In my 6 guitar in D, with elixir strings 11 to 49, I feel a little less tension that with normal traditional tuning. Is only a little, but when you do pull offs or hammers is a little more difficult. I miss the little miss tension.

I wondering if with the seven strings maybe it will get more tight. I like big frets, but sincerely, I only can pay with credit card, and the only shop that allows me to buy with credit card only import ESP guitars. In fact, the only posibilty for me is to buy the guitar that I mentioned, the horizon FR 7. 

Is very important to me your guide!

Let me know!


----------



## vampiregenocide (Jan 15, 2010)

I prefer 26.5, its a subtle extra bit of tension that makes it easier for me. 25.5 is fine, though iif I had my way I'd have 26.5 for my 6ers and 27 for my 7s.

I'm sure you'd love the Horizon though


----------



## Tritono (Jan 15, 2010)

thank you!

yeah, that is what make problem to me. i need maybe that little more tension, because i like heavy tunings. but since i have the chance to buy only with credit card in one place, then you said to me that the 25.5 is not a problem? i can live with it?

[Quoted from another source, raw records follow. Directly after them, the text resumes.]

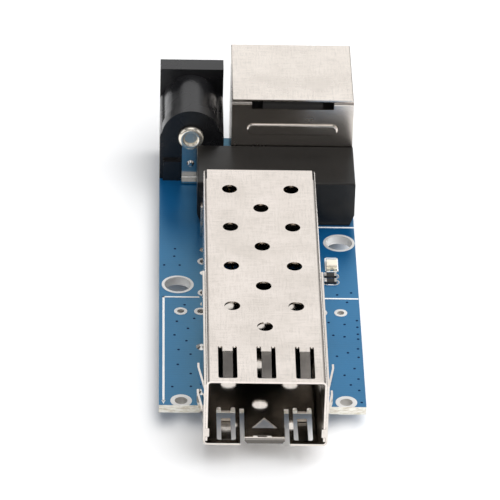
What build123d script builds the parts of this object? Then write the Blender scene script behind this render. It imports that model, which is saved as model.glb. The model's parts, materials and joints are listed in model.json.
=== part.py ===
"""Bare fibre media converter board: a pluggable optics cage at the front, an isolation
transformer behind it, and a network socket and a power socket side by side at the rear.

Millimetres. +X is to the right, +Y from the cage mouth to the rear sockets, +Z up.
The origin is under the middle of the whole object, on the surface that its lead tails stand on.
"""

from build123d import *
from math import cos, radians, sin, tan
import os

os.makedirs("parts", exist_ok=True)

# Leads, pads and solder
tail_drop = 2.0            # how far every trimmed lead stands out below the board
hole_clearance = 0.15      # radial room between a round lead and its hole
pad_border = 0.3           # width of the copper ring around a hole
pad_thickness = 0.04
solder_height = 0.7
solder_taper = 30

# Circuit board
board_thickness = 1.1
rear_overhang = 2.1        # the sockets stand out past the rear edge
connector_gap = 0.95       # between the two sockets
rj45_inset = 0.1           # from the board's right edge to the network socket

# Optics cage, two folded sheets
sheet = 0.25
cage_x = 0.1
cage_length = 48.9
cage_overhang = 8.7        # in front of the board
cage_inner_width = 14.0
cage_height = 9.55         # top face above the board
shell_gap = 0.03           # between the two sheets
floor_lift = 0.25          # underside of the cage floor above the board
wall_lift = 0.1            # foot of the upper shell's walls above the board
sheet_bend = 0.45          # radius of a fold at mid thickness
wrap_length = 25.2         # how far back the lower shell wraps the upper one
wrap_top_drop = 0.55       # top edge of that wrap below the cage top
floor_gap = 1.85           # from the floor's rear edge to the optics connector
corner_slit = 0.2          # relief between the top and each side wall, at the rear
corner_slit_length = 2.2
vent_radius = 0.975
vent_first = 11.97         # first vent behind the cage mouth
vent_pitch = 4.545
vent_side = 3.94
vent_rows = 8

# Spring fingers around the cage mouth
finger_width = 1.2
finger_slot = 0.55
finger_front = 0.75        # root of a finger behind the mouth
finger_slot_length = 6.9
finger_ramp = 4.7
finger_tip = 0.9
finger_rise = 0.75
finger_pitch = 4.67
side_finger_upper = 7.3    # heights of the side fingers above the board
side_finger_lower = 3.45
retainer_height = 2.05     # hooks that fold round the upper shell's front edge
retainer_width = 1.2
retainer_reach = 0.2

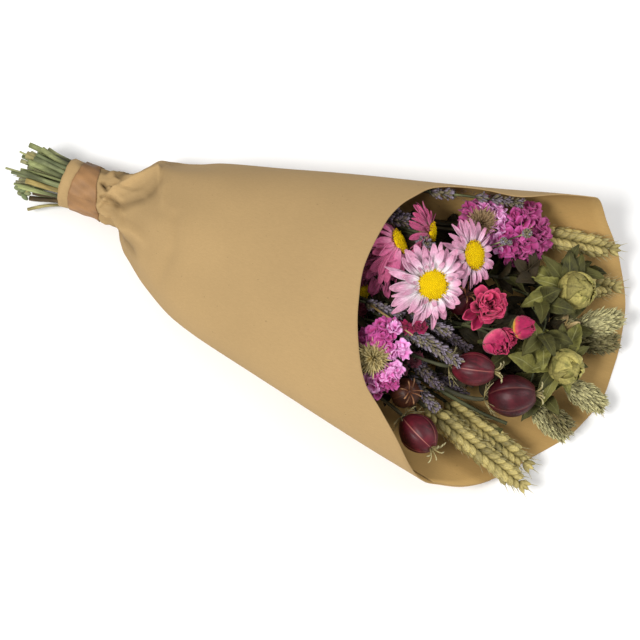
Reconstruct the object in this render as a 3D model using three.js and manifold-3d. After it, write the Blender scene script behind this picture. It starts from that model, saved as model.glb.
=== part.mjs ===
import * as THREE from 'three';
import { mergeVertices } from 'three/addons/utils/BufferGeometryUtils.js';
import Module from 'manifold-3d';

const wasm = await Module();
wasm.setup();

// A dried flower bouquet lying on its paper wrap. Millimetres, +Z up. X runs from the stem
// ends to the mouth of the wrap, and X = 0 is the middle of the tape on the neck.

// Wrap: [x, half width, middle y, half height, centre z, paper thickness, pleat depth]
const WRAP_SECTIONS = [
  [-18.5, 17.6, 0, 17.6, 22.0, 3.4, 0.7],
  [-10.5, 16.8, 0, 16.8, 22.0, 2.6, 0.15],
  [10.5, 16.8, 0, 16.8, 22.0, 2.6, 0.15],
  [18, 18.2, 0.3, 18.0, 22.0, 2.6, 1.0],
  [30, 22.0, 1.2, 20.5, 22.0, 2.0, 1.4],
  [45, 34.3, -1.2, 25.5, 23.0, 1.4, 1.3],
  [66, 45.7, -8.0, 32.0, 29.0, 0.9, 0.9],
  [97, 57.7, -14.9, 40.0, 37.2, 0.9, 0.5],
  [138, 68.2, -17.8, 46.0, 42.8, 0.9, 0.2],
  [186, 80.2, -19.0, 51.0, 47.4, 0.9, 0],
  [230, 90.6, -19.4, 54.0, 50.2, 0.9, 0],
  [280, 102.1, -19.9, 57.0, 53.0, 0.9, 0],
  [325, 113.2, -19.9, 58.8, 54.7, 0.9, 0],
  [390, 127.0, -19.9, 61.4, 57.1, 0.9, 0],
];
const WRAP_SIDES = 32;
const PLEATS = 8;
const BODY_RINGS = 10;
const MOUTH_STEPS = 4;

// Cut edge of the mouth: [degrees round the section from the far side over the top, x]
const FAR_CORNER = 13;
const MOUTH_EDGE = [
  [13, 335.5], [42, 223.5], [53, 218], [66, 213.6], [88, 211], [106, 216], [126, 227],
  [138, 237], [146, 250.5], [160, 269.5], [184, 287.5], [200, 298], [214, 316], [226, 331],
  [244, 353], [260, 376], [275, 386], [285, 386], [301, 382], [321, 367], [345, 347],
  [373, 335.5],
];

const NECK = new THREE.Vector3(0, 0, 22);
const TAPE = { inner: 17.35, outer: 18.05, from: -10, to: 9.5, sides: 24 };
const TWINE = { ring: 12.45, thick: 0.9, turns: 2, sides: 16 };

const STEM_RADIUS = 1.45;
const STEM_SIDES = 4;
const STEM_PITCH = 3.2;
const STEM_FLARE = 1.75;
const STEM_ENDS = [-52, -31];
const STEM_GAP = 0.75;
const STATIONS = [40, 78, 116, 152, 184, 210, 236, 262, 288, 314, 340];
const LAST_STRETCH = 26;
const NECK_END = 18;
const SEED = 17;
const PETAL_THICK = 0.8;
const ORIGIN = new THREE.Vector2();

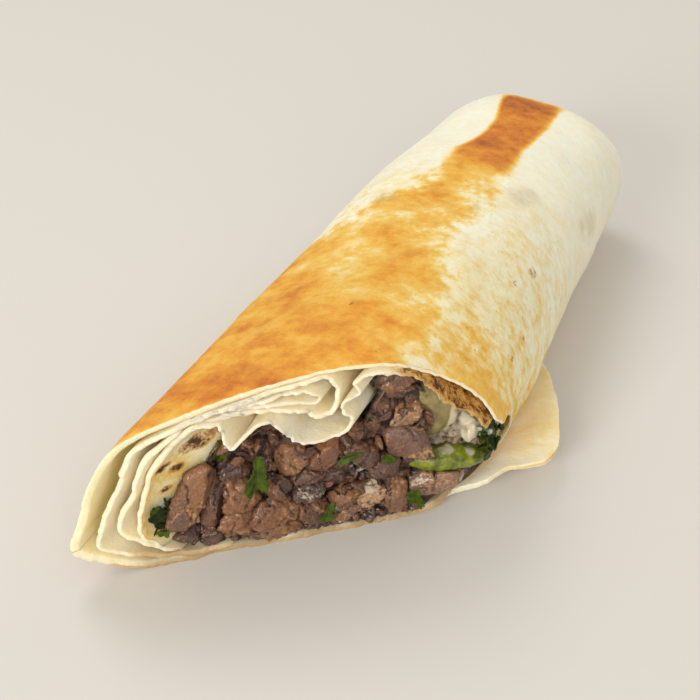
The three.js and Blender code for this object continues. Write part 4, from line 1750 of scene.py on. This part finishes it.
@dataclass
class MeatPiece:
    """A chopped piece of roast meat, cut flat on some sides and torn on others.

    Attributes:
        number: The number of the CAD node that it stands for.
        look: How it was cut or torn.
        warm: How tan it is, from mauve at 0.
        dark: How dark it is, partly its own tone and partly painted shade where it lies in shadow.
        pale: How light its lightest parts are.
        fat: How much fat shows on it.
        rim: How tan the rim of its cut face is.
        level: How finely its ball is split.
    """

    number: int
    look: Look
    warm: float
    dark: float
    pale: float = 0.1
    fat: float = 0.0
    rim: float = 0.5
    level: int = 5

    def _trimmed(self, solid: CadSolid, ball: Shape, random: np.random.Generator) -> tuple[Array, Array]:
        """The piece's reach from its middle once the flat cuts are made.

        Args:
            solid: The CAD solid.
            ball: The directions that are followed.
            random: The draws.

        Returns:
            The reach, and how far each point is from a flat cut, up to 1.
        """
        relief = RELIEFS[self.look]
        noise = Noise(self.number)
        uneven = 0.06 * noise.at(ball.points, 0.5) + 0.04 * noise.layered(ball.points, 0.2, 2)
        swell = 1.2 if self.look is Look.GROUND else 1.1
        reach = solid.reach(ball.points) * (swell + uneven)
        crust = np.ones(len(reach))
        cuts = unit(random.normal(size=(relief.facets, 3)))
        cuts[0] = unit(ROLL.cut_normal() + random.normal(size=3) * 0.2)
        soft = 0.14
        for cut in cuts:
            facing = ball.points @ cut
            limit = (reach * facing).max() * random.uniform(relief.kept, relief.kept + 0.1)
            plane = np.where(facing > 0.05, limit / np.maximum(facing, 0.05), 1e3)
            crust = np.minimum(crust, ease(plane - reach, 0.0, 0.6))
            blend = np.clip(0.5 + 0.5 * (reach - plane) / soft, 0.0, 1.0)
            reach = reach * (1 - blend) + plane * blend - soft * blend * (1 - blend) * 0.5
        return reach, crust

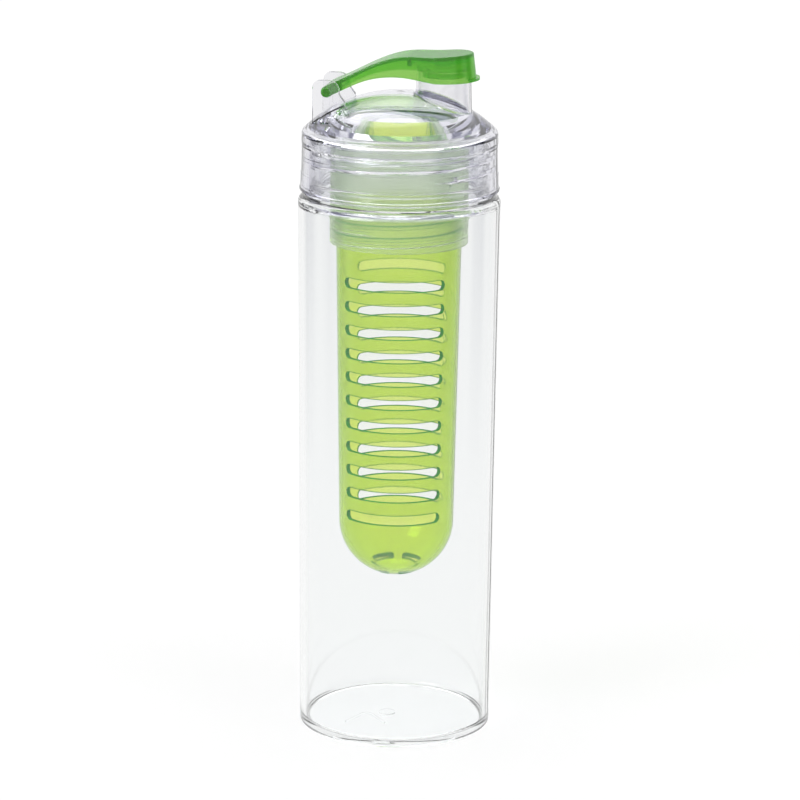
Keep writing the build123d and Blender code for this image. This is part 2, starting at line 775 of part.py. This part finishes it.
pieces = (
    bottle_body,
    lid_seal,
    screw_lid,
    flip_cap,
    spout_seal,
    infuser_collar,
    basket_seal,
    infuser_basket,
)
os.makedirs("parts", exist_ok=True)
for piece in pieces:
    export_step(piece.part, f"parts/{piece.part.label}.step")
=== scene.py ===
import math

import bpy
from mathutils import Matrix, Vector

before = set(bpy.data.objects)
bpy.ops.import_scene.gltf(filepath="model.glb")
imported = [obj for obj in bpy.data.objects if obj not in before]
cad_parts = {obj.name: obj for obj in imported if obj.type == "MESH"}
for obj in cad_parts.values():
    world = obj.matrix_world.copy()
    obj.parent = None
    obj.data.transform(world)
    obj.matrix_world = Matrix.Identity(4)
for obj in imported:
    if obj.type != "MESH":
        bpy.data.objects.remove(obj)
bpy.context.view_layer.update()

MM = 0.001                      # patterns are sized in millimetres, the scene is in metres


def colour(hex_value):
    """An sRGB hex value as the linear colour that a shader takes."""
    parts = [int(hex_value[i:i + 2], 16) / 255 for i in (1, 3, 5)]
    linear = [p / 12.92 if p <= 0.04045 else ((p + 0.055) / 1.055) ** 2.4 for p in parts]
    return (*linear, 1.0)


def add_node(tree, kind, links=None, sockets=None, stops=(), **settings):
    """Adds one node, with its settings, its plain socket values, what feeds it and, on a ramp, its stops."""
    node = tree.nodes.new(kind)
    for name, value in settings.items():
        setattr(node, name, value)
    for name, value in (sockets or {}).items():
        node.inputs[name].default_value = value
    for name, source in (links or {}).items():
        tree.links.new(source, node.inputs[name])
    if stops:
        ramp = node.color_ramp.elements
        while len(ramp) < len(stops):
            ramp.new(1.0)
        for stop, (place, shade) in zip(ramp, stops):
            stop.position = place
            stop.color = shade
    return node


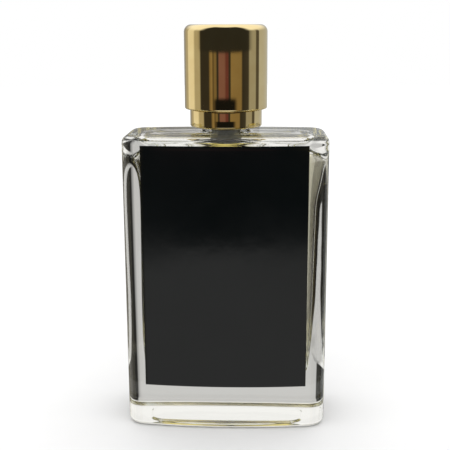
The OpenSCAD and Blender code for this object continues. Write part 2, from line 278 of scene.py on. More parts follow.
def noise_node(nt, vec, scale, detail=2.0, rough=0.5, distort=0.0):
    n = nt.nodes.new("ShaderNodeTexNoise")
    n.inputs["Scale"].default_value = scale
    n.inputs["Detail"].default_value = detail
    n.inputs["Roughness"].default_value = rough
    n.inputs["Distortion"].default_value = distort
    nt.links.new(vec, n.inputs["Vector"])
    return n.outputs["Fac"]


def ramp(nt, fac, stops):
    r = nt.nodes.new("ShaderNodeValToRGB")
    el = r.color_ramp.elements
    while len(el) > 1:
        el.remove(el[-1])
    el[0].position, el[0].color = stops[0][0], (*stops[0][1], 1)
    for pos, col in stops[1:]:
        e = el.new(pos)
        e.color = (*col, 1)
    nt.links.new(fac, r.inputs["Fac"])
    return r.outputs["Color"]


def map_range(nt, fac, a, b, c, d):
    n = nt.nodes.new("ShaderNodeMapRange")
    for k, v in zip(("From Min", "From Max", "To Min", "To Max"), (a, b, c, d)):
        n.inputs[k].default_value = v
    nt.links.new(fac, n.inputs["Value"])
    return n.outputs["Result"]


def bump(nt, p, height, strength, dist):
    b = nt.nodes.new("ShaderNodeBump")
    b.inputs["Strength"].default_value = strength
    b.inputs["Distance"].default_value = dist
    nt.links.new(height, b.inputs["Height"])
    nt.links.new(b.outputs["Normal"], p.inputs["Normal"])
    return b


def gold_material(name, base, dark, roughness=0.06):
    m, nt, p, out = material(name)
    vec = coords(nt)
    p.inputs["Metallic"].default_value = 1.0
    n1 = noise_node(nt, vec, 260.0, 3.0)
    col = ramp(nt, n1, [(0.35, dark), (0.65, base)])
    nt.links.new(col, p.inputs["Base Color"])
    # lightly handled polish: soft smears and fine turning marks
    n2 = noise_node(nt, coords(nt, (1, 1, 0.4)), 180.0, 4.0, 0.6)
    nt.links.new(map_range(nt, n2, 0.3, 0.75, roughness * 0.6, roughness * 1.7),
                 p.inputs["Roughness"])
    n3 = noise_node(nt, coords(nt, (0.15, 0.15, 1)), 9000.0, 2.0)
    bump(nt, p, n3, 0.02, 0.00002)
    return m


def plastic_material(name, base, var, roughness=0.4, grain=2500.0, strength=0.05):
    m, nt, p, out = material(name)
    vec = coords(nt)
    n1 = noise_node(nt, vec, 400.0, 3.0)
    nt.links.new(ramp(nt, n1, [(0.3, base), (0.7, var)]), p.inputs["Base Color"])
    n2 = noise_node(nt, vec, 900.0, 2.0)
    nt.links.new(map_range(nt, n2, 0.3, 0.7, roughness * 0.85, roughness * 1.15),
                 p.inputs["Roughness"])
    bump(nt, p, noise_node(nt, vec, grain, 3.0), strength, 0.00005)
    return m


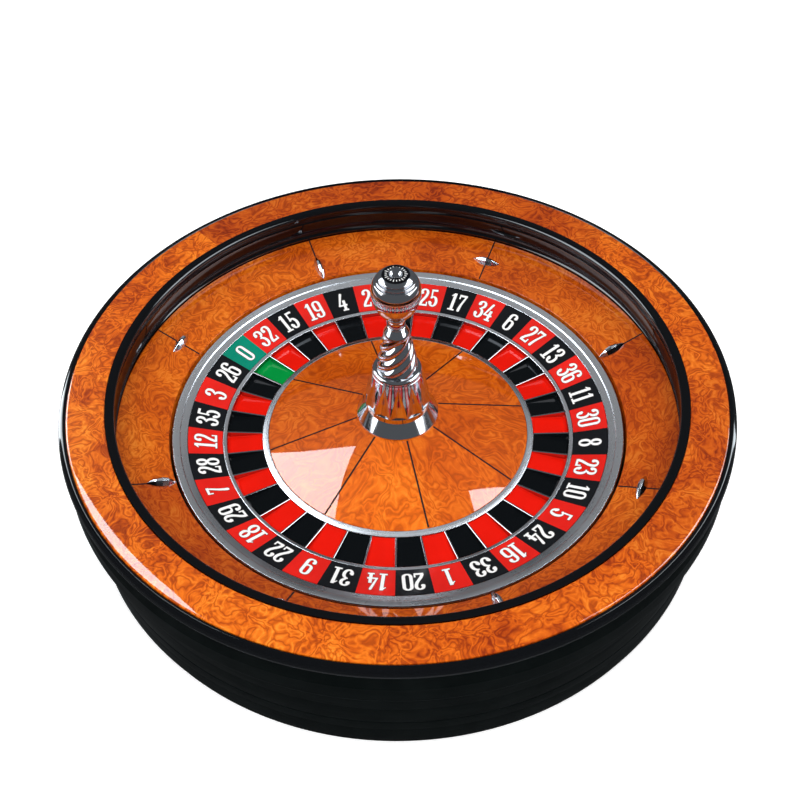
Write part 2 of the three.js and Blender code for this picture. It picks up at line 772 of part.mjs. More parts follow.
const wheel = new THREE.Group();
wheel.add(bowl, bearings, rotor);

export default wheel;
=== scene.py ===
import json
from math import atan2, cos, degrees, exp, hypot, pi, radians, sin, tan

import bmesh
import bpy
import numpy as np
from mathutils import Matrix, Vector
from mathutils.geometry import delaunay_2d_cdt

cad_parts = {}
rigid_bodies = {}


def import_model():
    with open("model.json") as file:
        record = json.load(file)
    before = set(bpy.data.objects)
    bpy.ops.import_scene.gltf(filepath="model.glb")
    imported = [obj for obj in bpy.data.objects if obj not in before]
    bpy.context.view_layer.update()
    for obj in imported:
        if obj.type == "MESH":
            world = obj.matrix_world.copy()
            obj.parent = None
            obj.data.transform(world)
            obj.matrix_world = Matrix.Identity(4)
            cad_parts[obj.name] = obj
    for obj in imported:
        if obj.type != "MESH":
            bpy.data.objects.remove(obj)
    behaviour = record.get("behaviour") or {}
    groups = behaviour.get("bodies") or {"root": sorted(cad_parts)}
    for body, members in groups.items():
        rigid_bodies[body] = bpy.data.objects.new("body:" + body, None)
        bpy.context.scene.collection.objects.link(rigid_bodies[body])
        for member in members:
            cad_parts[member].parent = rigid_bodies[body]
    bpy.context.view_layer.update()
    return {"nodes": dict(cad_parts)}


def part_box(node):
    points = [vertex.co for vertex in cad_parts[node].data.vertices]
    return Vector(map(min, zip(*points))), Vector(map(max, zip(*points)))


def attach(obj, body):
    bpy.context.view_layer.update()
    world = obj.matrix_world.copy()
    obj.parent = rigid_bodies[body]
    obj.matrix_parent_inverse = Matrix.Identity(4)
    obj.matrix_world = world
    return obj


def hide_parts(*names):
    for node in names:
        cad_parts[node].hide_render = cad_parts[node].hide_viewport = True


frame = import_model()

# A casino roulette wheel. Lengths are in metres, except in outlines that are scaled from millimetres.

MM = 0.001
TAU = 2 * pi
POCKETS = 37
POCKET_STEP = TAU / POCKETS
WHEEL_ORDER = [0, 32, 15, 19, 4, 21, 2, 25, 17, 34, 6, 27, 13, 36, 11, 30, 8, 23, 10,
               5, 24, 16, 33, 1, 20, 14, 31, 9, 22, 18, 29, 7, 28, 12, 35, 3, 26]
ZERO_ANGLE = radians(147.3)
APRON_INLAY_ANGLE = radians(21)
CONE_INLAY_ANGLE = radians(12.4)
RIM_SEAM_ANGLE = radians(43.5)
WEDGES = 8
WEDGE_STEP = TAU / WEDGES
BOWL_SEGMENTS = 288
ROTOR_SEGMENTS = POCKETS * 8
TURRET_SEGMENTS = 96
ON_AXIS = 1e-7  # a radius under this is on the axis


# ---------- mesh helpers ----------

def mesh_object(name, verts, faces, materials, smooth_angle=30):
    """A new object from vertices and faces, shaded smooth up to an angle in degrees."""
    mesh = bpy.data.meshes.new(name)
    mesh.from_pydata([tuple(v) for v in verts], [], [tuple(f) for f in faces])
    mesh.validate()
    for material in materials:
        mesh.materials.append(material)
    mesh.shade_smooth()
    mesh.set_sharp_from_angle(angle=radians(smooth_angle))
    obj = bpy.data.objects.new(name, mesh)
    bpy.context.scene.collection.objects.link(obj)
    return obj


def face_out(obj):
    """Makes every closed shell of the object's mesh face outwards."""
    bm = bmesh.new()
    bm.from_mesh(obj.data)
    bmesh.ops.recalc_face_normals(bm, faces=bm.faces)
    bm.to_mesh(obj.data)
    bm.free()
    return obj


def on_body(obj, body, nodes=()):
    """The piece rides on a body, and stands for the CAD nodes given."""
    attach(obj, body)
    if nodes:
        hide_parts(*nodes)
    return obj


def add_piece(name, shells, materials, body, nodes=(), smooth_angle=30):
    """A piece on a body, made of closed shells that are given as (verts, faces)."""
    obj = mesh_object(name, *joined_shells(shells), materials, smooth_angle)
    return on_body(face_out(obj), body, nodes)


def polar(radius, angle, z):
    return (radius * cos(angle), radius * sin(angle), z)


def beside(radius, side, angle, z):
    """The point that is out along the radial line at an angle, and then a distance to its side."""
    return polar(hypot(radius, side), angle + atan2(side, radius), z)


def rounded(profile, radius, steps=4):
    """The closed profile with each corner turned into an arc. Points on the axis stay sharp."""
    out = []
    count = len(profile)
    for i, corner in enumerate(profile):
        here = Vector(corner)
        before = Vector(profile[i - 1]) - here
        after = Vector(profile[(i + 1) % count]) - here
        turn = before.angle(after, pi)
        if here.x < ON_AXIS or turn > radians(176):
            out.append(here)
            continue
        reach = min(radius / tan(turn / 2), 0.45 * before.length, 0.45 * after.length)
        start = here + before.normalized() * reach
        end = here + after.normalized() * reach
        for k in range(steps + 1):
            t = k / steps
            out.append(start * (1 - t) ** 2 + here * 2 * t * (1 - t) + end * t ** 2)
    return [(p.x, p.y) for p in out]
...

someone with a seven string with 25.5 that can share his experience?

is the buy of my life :\, im a little worried

thank you for your time!


----------



## troyguitar (Jan 15, 2010)

I didn't know they were making a Horizon FR-7. I would probably buy that over any regular Schecter if you can afford it.


----------



## wannabguitarist (Jan 15, 2010)

Use slightly thicker strings, I've tuned a 25.5 down to G before and it was fine. Quality wise the ESP will blow the Schecter out of the water


----------



## 7slinger (Jan 15, 2010)

I prefer 25.5 to 27".

I find that lead work is much easier for me, especially bends, with the shorter scale. There is nothing wrong with either scale, it's just personal preference. 

This is a tough call for you, not being able to try before you buy...I took a chance when I ordered my KxK, and I wish now that I'd ordered it with 25.5 vs the 27" that I went with.


----------



## Tritono (Jan 15, 2010)

really thank you! thanks for your experiencie and time.

the horizon fr 7 will be release this year. i cant try it before because it will be available from march, and here in chile (my country sucks, the people, dont the nature) dont come good models like that. here in chile there aren't good stock.

so i cant try it before buy, for it im asking to you guys, and your answer make me more relaxed because is very important to me. im not rich, im a worker guy, you understand me, is not easy, not easy to buy something not cheaper and cant try it before buy.

well, nothing to do, i cant buy in other store, i cant pay cash, only credit card, so i will go for the 25.5 then.

if someone can share more experience it will be great for all us.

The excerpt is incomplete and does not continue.